**TASK GOAL:** Copy exactly the lines of the material below that run from the one containing "for (const [name, side]" through the one containing "bpy.data.objects.remove(obj)". Copy no other lines.

## begin AVAILABLE RECORDS

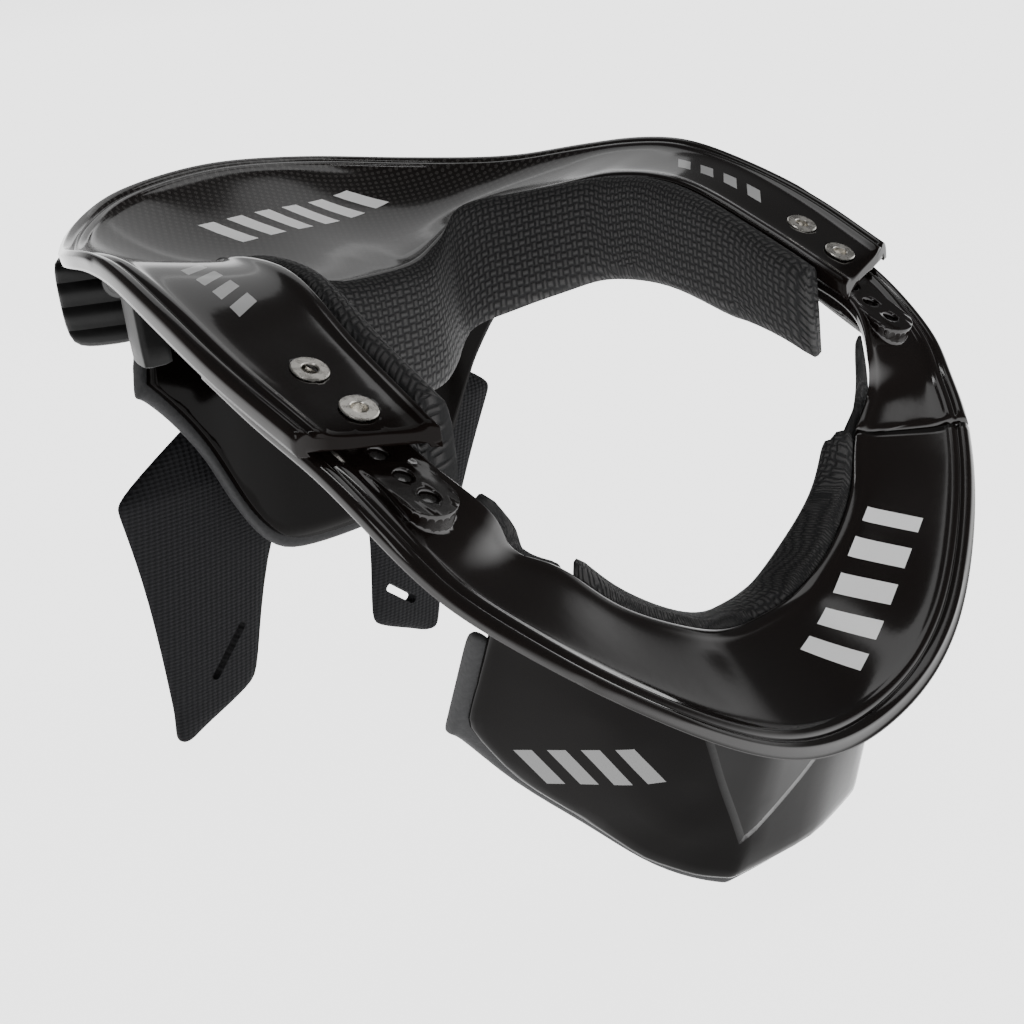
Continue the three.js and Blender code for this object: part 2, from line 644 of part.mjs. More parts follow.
// The rounded block at a rear corner: it fills the roof and comes out past the rim below the skirt
function cornerBlock(block, side) {
    return loft(blockPlaces(block, side).map((along) => {
        const roofOuter = collar.seat(along, block.outer);
        const roofInner = collar.seat(along, block.inner);
        const { outer, across } = collar.frame(along);
        const rim = outer.addScaledVector(across.setZ(0).normalize(), -BLOCK_PROUD);
        return [
            roofOuter,
            roofInner,
            roofInner.clone().setZ(HOUSING_FOOT),
            rim.clone().setZ(HOUSING_FOOT),
            rim.clone().setZ(collar.hem(along)),
        ];
    }));
}

const glossBlack = { color: 0x0e0b0a, roughness: 0.12, metalness: 0 };
const matteBlack = { color: 0x151515, roughness: 0.75, metalness: 0 };
const foamBlack = { color: 0x101011, roughness: 0.9, metalness: 0 };
const fabricBlack = { color: 0x131314, roughness: 0.95, metalness: 0 };
const stainless = { color: 0xbdbab4, roughness: 0.3, metalness: 1 };

const neckBrace = new THREE.Group();

function addPiece(name, geometry, finish) {
    const mesh = new THREE.Mesh(geometry, new THREE.MeshStandardMaterial(finish));
    mesh.name = name;
    neckBrace.add(mesh);
}

addPiece('rear_collar', collarSolid(), glossBlack);
addPiece('front_frame', withAdjuster(shellSolid(front, framePlaces), arms.right), glossBlack);
addPiece('gate_arm', withAdjuster(shellSolid(front, gatePlaces), arms.left), glossBlack);

// The rear pad grows again towards its tips, and stops short of the collar's
const rearPadHeight = (along) => {
    const toTip = THREE.MathUtils.smoothstep(Math.abs(along - 0.5), 0.41, 0.47);
    return fade(REAR_PAD_HEIGHT, ARM_PAD_HEIGHT)(along) + toTip * (TIP_PAD_HEIGHT - ARM_PAD_HEIGHT);
};
const tipShort = STATION_STEP * TIP_PAD_SHORT / STATION_LENGTH;
const shortPlaces = collarPlaces.filter((along) => along > tipShort && along < 1 - tipShort);
const rearPadPlaces = [tipShort, ...shortPlaces, 1 - tipShort];
const rearPadProud = fade(PAD_PROUD, -ARM_PAD_DROP);
const even = (size) => () => size;
const rearPad = padSolid(collar, rearPadPlaces, even(REAR_PAD_THICKNESS), rearPadProud, rearPadHeight);
addPiece('rear_pad', rearPad, foamBlack);

const fromFrontMiddle = (along) => Math.abs(along - 0.5);
const isFrontPad = (along) => fromFrontMiddle(along) <= SEAM_PLACE - 0.5;
const isSidePad = (along) => !isFrontPad(along) && fromFrontMiddle(along) < LAP_TIP_PLACE - 0.5 - PAD_START;
const frontPadPlaces = framePlaces.filter(isFrontPad);
const frontPadThickness = (along) => {
    const toSeam = THREE.MathUtils.smoothstep(fromFrontMiddle(along) / (SEAM_PLACE - 0.5), 0.4, 1);
    return lerp(FRONT_PAD_THICKNESS, SEAM_PAD_THICKNESS, toSeam);
};
const frontPadSizes = [frontPadThickness, even(PAD_PROUD), even(FRONT_PAD_HEIGHT)];
const frontPad = padSolid(front, frontPadPlaces, ...frontPadSizes);
addPiece('front_pad', frontPad, foamBlack);
for (const [name, places] of [['right', framePlaces], ['left', gatePlaces]]) {
    const padPlaces = places.filter(isSidePad);
    const sidePadSizes = [even(SIDE_PAD_THICKNESS), even(-SIDE_PAD_DROP), even(SIDE_PAD_HEIGHT)];
    const sidePad = padSolid(front, padPlaces, ...sidePadSizes);
    addPiece(`side_pad_${name}`, sidePad, foamBlack);
}

addPiece('chest_plate', plateSolid(chestRows, 0, PLATE_WALL, 0, 1), glossBlack);
const padNear = PLATE_WALL + CLEARANCE;
const chestPadBack = padNear + CHEST_PAD_THICKNESS;
const chestPad = plateSolid(withRim(chestRows), chestPadBack, padNear, PAD_FOOT, CHEST_PAD_TOP);
addPiece('chest_pad', chestPad, foamBlack);
addPiece('back_plate', plateSolid(backRows, 0, PLATE_WALL, 0, 1), glossBlack);
const backPad = plateSolid(withRim(backRows), padNear + BACK_PAD_THICKNESS, padNear, PAD_FOOT, 1);
addPiece('back_pad', backPad, foamBlack);

for (const [name, side] of [['right', -1], ['left', 1]]) {
    addPiece(`back_flap_${name}`, flapSolid(side), fabricBlack);
    addPiece(`side_housing_${name}`, underBlock(SIDE_HOUSING, side), matteBlack);
    addPiece(`corner_block_${name}`, cornerBlock(CORNER_BLOCK, side), matteBlack);
    const arm = arms[name];
    arm.screws.forEach((point, i) => {
        addPiece(`screw_${name}_${i + 1}`, screwSolid(point, arm.normal), stainless);
    });
}
addPiece('rear_bracket', underBlock(REAR_BRACKET, 1), matteBlack);

// The origin is the middle of the whole brace, at the level it stands on
const whole = new THREE.Box3().setFromObject(neckBrace);
const middle = whole.getCenter(new THREE.Vector3());
neckBrace.position.set(-middle.x, -middle.y, -whole.min.z);

export default neckBrace;
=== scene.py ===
import math

import bmesh
import bpy
import numpy as np
from mathutils import Matrix, Vector


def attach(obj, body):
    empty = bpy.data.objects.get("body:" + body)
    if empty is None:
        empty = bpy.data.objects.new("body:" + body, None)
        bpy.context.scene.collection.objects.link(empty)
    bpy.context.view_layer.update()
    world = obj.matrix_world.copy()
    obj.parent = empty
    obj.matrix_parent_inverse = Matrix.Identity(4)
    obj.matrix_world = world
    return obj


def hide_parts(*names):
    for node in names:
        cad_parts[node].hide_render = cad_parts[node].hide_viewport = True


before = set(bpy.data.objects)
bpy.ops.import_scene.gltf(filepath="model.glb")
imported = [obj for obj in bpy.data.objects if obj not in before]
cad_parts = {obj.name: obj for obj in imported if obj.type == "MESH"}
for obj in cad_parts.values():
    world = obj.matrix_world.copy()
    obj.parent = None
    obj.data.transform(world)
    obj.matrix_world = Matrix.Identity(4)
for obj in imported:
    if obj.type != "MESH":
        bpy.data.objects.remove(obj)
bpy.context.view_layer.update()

# The camera stands ahead of the brace on the wearer's right, a little above it and rolled to one side.
CAMERA_PLACE = (-0.3145, -0.355, 0.239)
CAMERA_LENS = 52.73
IMAGE_RIGHT = Vector((0.7117, -0.6915, -0.1239))
IMAGE_UP = Vector((0.2971, 0.1364, 0.9451))
TOWARDS_CAMERA = Vector((-0.6366, -0.7094, 0.3025))

camera_data = bpy.data.cameras.new("camera")
camera_data.sensor_width = 36.0
camera_data.lens = CAMERA_LENS
camera_data.clip_start = 0.01
camera_data.clip_end = 20.0
camera = bpy.data.objects.new("camera", camera_data)
camera_turn = Matrix((IMAGE_RIGHT, IMAGE_UP, TOWARDS_CAMERA)).transposed().to_4x4()
camera.matrix_world = Matrix.Translation(CAMERA_PLACE) @ camera_turn
bpy.context.collection.objects.link(camera)
bpy.context.scene.camera = camera

# The studio: a pale floor without an edge in view, a pale surround, and soft boxes overhead and at the sides.
FLOOR_SIZE = 9.0
FLOOR_GREY = 0.45
FLOOR_GLOW = 2.9

floor_mesh = bpy.data.meshes.new("studio_floor")
bm = bmesh.new()
bmesh.ops.create_grid(bm, x_segments=1, y_segments=1, size=FLOOR_SIZE)
bm.to_mesh(floor_mesh)
bm.free()
floor = bpy.data.objects.new("studio_floor", floor_mesh)
bpy.context.collection.objects.link(floor)
floor_paint = bpy.data.materials.new("floor_paint")
floor_paint.use_nodes = True
floor_shader = floor_paint.node_tree.nodes["Principled BSDF"]
floor_shader.inputs["Base Color"].default_value = (FLOOR_GREY, FLOOR_GREY, FLOOR_GREY, 1)
floor_shader.inputs["Roughness"].default_value = 0.9
floor_shader.inputs["Specular IOR Level"].default_value = 0.0
floor_shader.inputs["Emission Color"].default_value = (1, 1, 1, 1)
floor_shader.inputs["Emission Strength"].default_value = FLOOR_GLOW
floor_mesh.materials.append(floor_paint)

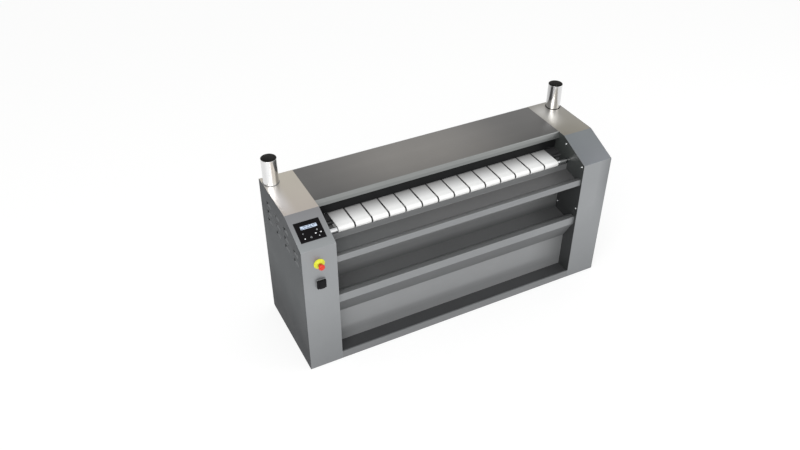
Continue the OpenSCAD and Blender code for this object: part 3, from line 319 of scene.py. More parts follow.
def casing_grade(top_back, top_front, slope_low, slope_high, sheen_x, sheen_reach, sheen_y, sheen):
    """Tops warm, slopes cool, fronts neutral and darker near the floor; a sheen before the pipe."""
    def grade(s):
        up = s.normal(Z)
        z = s.at(Z)
        front = s.blend(s.spread(z, 0.0, 0.55), (0.252, 0.260, 0.267), (0.348, 0.358, 0.368))
        outer = s.times(s.spread(s.at(X), 0.92, 0.99), s.spread(z, 0.35, 0.70))
        front = s.blend(outer, front, (0.265, 0.273, 0.281))
        slope = s.blend(s.spread(z, 0.87, 0.955), slope_low, slope_high)
        y = s.at(Y)
        across = s.spread(s.aside(sheen_x), sheen_reach, 0.0, smooth=True)
        shine = s.times(across, s.spread(y, *sheen_y, smooth=True))
        shine = s.times(shine, s.spread(y, 0.31, 0.22))
        top = s.blend(s.spread(y, -0.08, 0.27), top_front, top_back)
        top = s.blend(shine, top, s.tinted(top, sheen))
        colour = s.blend(s.spread(up, 0.80, 0.86), front, slope)
        return s.blend(s.spread(up, 0.96, 0.985), colour, top)
    return grade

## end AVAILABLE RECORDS

**ANSWER TO THIS EXERCISE:**
for (const [name, side] of [['right', -1], ['left', 1]]) {
    addPiece(`back_flap_${name}`, flapSolid(side), fabricBlack);
    addPiece(`side_housing_${name}`, underBlock(SIDE_HOUSING, side), matteBlack);
    addPiece(`corner_block_${name}`, cornerBlock(CORNER_BLOCK, side), matteBlack);
    const arm = arms[name];
    arm.screws.forEach((point, i) => {
        addPiece(`screw_${name}_${i + 1}`, screwSolid(point, arm.normal), stainless);
    });
}
addPiece('rear_bracket', underBlock(REAR_BRACKET, 1), matteBlack);

// The origin is the middle of the whole brace, at the level it stands on
const whole = new THREE.Box3().setFromObject(neckBrace);
const middle = whole.getCenter(new THREE.Vector3());
neckBrace.position.set(-middle.x, -middle.y, -whole.min.z);

export default neckBrace;
=== scene.py ===
import math

import bmesh
import bpy
import numpy as np
from mathutils import Matrix, Vector


def attach(obj, body):
    empty = bpy.data.objects.get("body:" + body)
    if empty is None:
        empty = bpy.data.objects.new("body:" + body, None)
        bpy.context.scene.collection.objects.link(empty)
    bpy.context.view_layer.update()
    world = obj.matrix_world.copy()
    obj.parent = empty
    obj.matrix_parent_inverse = Matrix.Identity(4)
    obj.matrix_world = world
    return obj


def hide_parts(*names):
    for node in names:
        cad_parts[node].hide_render = cad_parts[node].hide_viewport = True


before = set(bpy.data.objects)
bpy.ops.import_scene.gltf(filepath="model.glb")
imported = [obj for obj in bpy.data.objects if obj not in before]
cad_parts = {obj.name: obj for obj in imported if obj.type == "MESH"}
for obj in cad_parts.values():
    world = obj.matrix_world.copy()
    obj.parent = None
    obj.data.transform(world)
    obj.matrix_world = Matrix.Identity(4)
for obj in imported:
    if obj.type != "MESH":
        bpy.data.objects.remove(obj)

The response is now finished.